顔写真に自信がなければ、ココナラで似顔絵を描いてもらってもいいかもしれません。
人脈や名刺交換の考え方がわかる本
ここからは、会社員として成長していくために個人の名刺をどのように考えればいいのかについて書かれた本を紹介していきます。
人生が変わる2枚目の名刺
本のタイトルになっている「2枚目の名刺」というのは、2種類目の名刺ということです。
本業の名刺に加えて、個人活動の名刺をあわせてつくることで、本業との相乗効果を出そうという考え方です。
その名も「NPO法人 二枚目の名刺」という団体があり、数年にわたって精力的に活動されているので、都心部などでビジネス関連のイベントに参加していると一度は耳にする機会があるかもしれません。
本書でも実際に活躍する人のインタビューで最初にNPO法人の代表のインタビューが掲載されています。
本書では大手テレビ局で働きながら個人でもイベントを主催している著者が、豊富な実例をもとに2枚目の名刺をつくることのススメを説いてくれます。
本書のハイライトは第2章。

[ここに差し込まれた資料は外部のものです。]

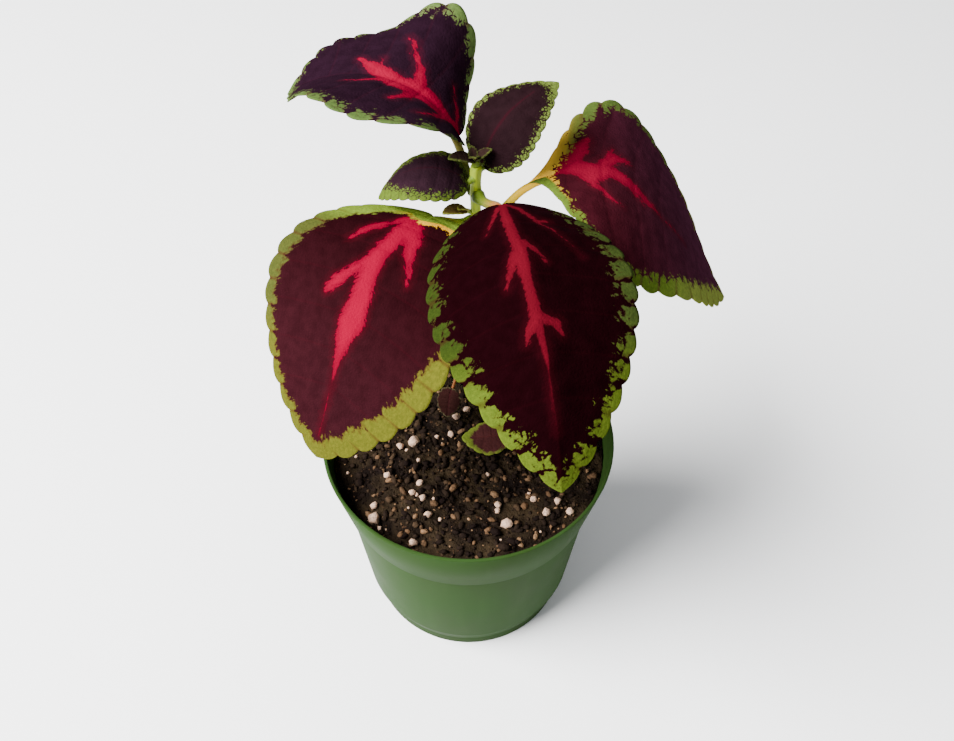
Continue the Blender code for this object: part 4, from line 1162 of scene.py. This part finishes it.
def make_soil():
    count = SOIL_SEGMENTS
    radius = inner_radius(SOIL_HEIGHT - 1) - SOIL_CLEARANCE
    points = [(0.0, 0.0, crumbled_level(0, 0))]
    for number in range(1, SOIL_RINGS + 1):
        for x, y, _ in ring(radius * number / SOIL_RINGS, SOIL_HEIGHT, count, 0.5 * (number % 2)):
            points.append((x, y, crumbled_level(x, y)))
    for height in (*INSIDE_HEIGHTS, FLOOR_THICKNESS + SOIL_CLEARANCE):
        points += ring(inner_radius(height) - SOIL_CLEARANCE, height, count)
    faces = [(0, 1 + i, 1 + (i + 1) % count) for i in range(count)]
    last = len(points) - count
    for low in range(1, last, count):
        faces += band(low, low + count, count, inward=True)
    faces.append([last + i for i in reversed(range(count))])
    add_mesh("soil_bed", points, faces, [plain_material("potting_soil")], ("soil",))


def add_grains(name, grains, look, detail, roughness):
    """Small irregular grains in one piece, each with a place, three radii and a tone."""
    draw = random.Random(SEED)
    ball = bmesh.new()
    bmesh.ops.create_icosphere(ball, subdivisions=detail, radius=1.0)
    ball_points = [v.co.copy() for v in ball.verts]
    ball_faces = [[v.index for v in face.verts] for face in ball.faces]
    ball.free()
    points, faces, tones = [], [], []
    for place, radii, tone in grains:
        turn = Matrix.Rotation(draw.uniform(0, GRAIN_TURN), 3, "Z")
        turn = turn @ Matrix.Rotation(draw.uniform(-GRAIN_TILT, GRAIN_TILT), 3, "X")
        shift = Vector([draw.uniform(0, GRAIN_SHIFT) for _ in range(3)])
        start = len(points)
        for p in ball_points:
            bulge = 1 + roughness * noise.noise(p * GRAIN_LUMPS + shift)
            scaled = Vector([p[k] * radii[k] * bulge for k in range(3)])
            points.append(Vector(place) + turn @ scaled)
        faces += [[start + v for v in face] for face in ball_faces]
        tones += [tone] * len(ball_points)
    add_mesh(name, [tuple(p) for p in points], faces, [look], (), dict(tone=tones))


def scatter(draw, count, smallest, largest, crowding):
    """Seeded places and radii of grains on the soil, more small than large."""
    stem_x, stem_y, _ = STEM_ROUTE[0]
    spots = []
    while len(spots) < count:
        radius = smallest + (largest - smallest) * draw.random() ** crowding
        reach = (inner_radius(SOIL_HEIGHT) - WALL_GAP - radius) * math.sqrt(draw.random())
        angle = draw.uniform(0, math.tau)
        x, y = reach * math.cos(angle), reach * math.sin(angle)
        if math.hypot(x - stem_x, y - stem_y) > radius + STEM_RADII[0] + STEM_GAP:
            spots.append((x, y, radius))
    return spots


def crumb_colour(s, _):
    """From near black to tan, by each crumb's own tone."""
    ramp = s.node("ValToRGB", Fac=s.field("tone"))
    stops = ramp.color_ramp.elements
    for position, _ in CRUMB_COLOURS[1:-1]:
        stops.new(position)
    for stop, (_, colour) in zip(stops, CRUMB_COLOURS):
        stop.color = linear(colour)
    return ramp.outputs[0]


def make_grains():
    draw = random.Random(SEED)
    crumbs = []
    for x, y, radius in scatter(draw, **CRUMBS):
        radii = [radius * draw.uniform(*span) for span in CRUMB_SHAPE]
        place = (x, y, crumbled_level(x, y) + CRUMB_LIFT * radii[2])
        crumbs.append((place, radii, draw.random() ** CRUMB_TONES))
    look = plain_material("bark_crumbs", paint=crumb_colour)
    add_grains("bark_crumbs", crumbs, look, detail=1, roughness=0.7)

    beads = []
    for x, y, radius in PERLITE:
        radii = [radius * share for share in BEAD_SHAPE]
        beads.append(((x, y, soil_level(x, y) + BEAD_LIFT * radius), radii, 1.0))
    for x, y, radius in scatter(draw, **SMALL_BEADS):
        beads.append(((x, y, crumbled_level(x, y) + SMALL_BEAD_LIFT * radius), (radius,) * 3, 1.0))
    look = plain_material("perlite")
    add_grains("perlite_beads", beads, look, detail=2, roughness=0.5)


def make_floor():
    mesh = bpy.data.meshes.new("floor")
    corners = [(-1, -1), (1, -1), (1, 1), (-1, 1)]
    points = [(x * FLOOR_REACH * MM, y * FLOOR_REACH * MM, FLOOR_HEIGHT * MM) for x, y in corners]
    mesh.from_pydata(points, [], [(0, 1, 2, 3)])
    mesh.materials.append(plain_material("pale_floor"))
    floor = add_object("floor", mesh)


def make_light():
    """A large soft light from the upper left, a weak one from above and an even sky."""
    world = bpy.data.worlds.new("sky")
    world.use_nodes = True
    sky = world.node_tree.nodes["Background"]
    sky.inputs["Color"].default_value = SKY_COLOUR
    sky.inputs["Strength"].default_value = SKY_STRENGTH
    bpy.context.scene.world = world
    for name, place, size, power in LAMPS:
        lamp = bpy.data.lights.new(name, "AREA")
        lamp.shape = "DISK"
        lamp.size = size * MM
        lamp.energy = power
        holder = add_object(name, lamp)
        holder.location = Vector(place) * MM
        aim = Vector(LAMP_AIM) * MM - holder.location
        holder.rotation_euler = aim.to_track_quat("-Z", "Y").to_euler()


def make_camera():
    camera = bpy.data.cameras.new("camera")
    camera.lens = CAMERA_LENS
    camera.sensor_width = CAMERA_SENSOR
    camera.sensor_fit = "HORIZONTAL"
    camera.clip_end = CAMERA_SIGHT * MM
    holder = add_object("camera", camera)
    tip = Matrix.Rotation(math.radians(90 - CAMERA_PITCH), 4, "X")
    turn = Matrix.Rotation(math.radians(CAMERA_ROLL), 4, "Z")
    holder.matrix_world = Matrix.Translation(Vector(CAMERA_PLACE) * MM) @ tip @ turn
    bpy.context.scene.camera = holder


def main():
    make_camera()
    make_floor()
    make_light()
    make_pot()
    make_soil()
    make_grains()
    down = plain_material("fine_down")
    make_stem(down)
    for seed, (name, leaf) in enumerate(LEAVES.items()):
        make_blade(name, leaf, seed, name)
        make_stalk(name, leaf, down)
    for name, shoot in SHOOTS.items():
        make_shoot(name, shoot, down)


main()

ヒントと書かれていますが実際のノウハウはここにあります。
実際に会社員の立場から自分のやりたいことを考えて書き出し、そこに嘘がないかを精査しながらやりたいことを整理して形にしていくステップが書かれています。
同じようにやりたいことを見つけた人の前例が多いため、具体例に基づいたやり方が書かれていると思います。
また、個人でやりたいことと本業との共通点をできるだけ見つけることで相乗効果をたかめることの大事さが強調されています。
そのため一般的な「副業」とは大きく異なるといえるでしょう。
第1章の導入がちょっと長いので、先に第2章から読み始めてもいいかもしれません(第2章の本論と最後のインタビューだけ読んでも十分価値があります)。
さて、2枚目の名刺をつくることは、会社を離れた個人としても何ができるかを相手に伝えることができるようになることを意味します。「自分を一言で表すと何者なのか」「自分は個人で何ができるのか」、それを簡潔に伝えられるようになるのです。
ここまでやってようやく、 会社員が意味のある名刺交換をできるようになるといえるでしょう。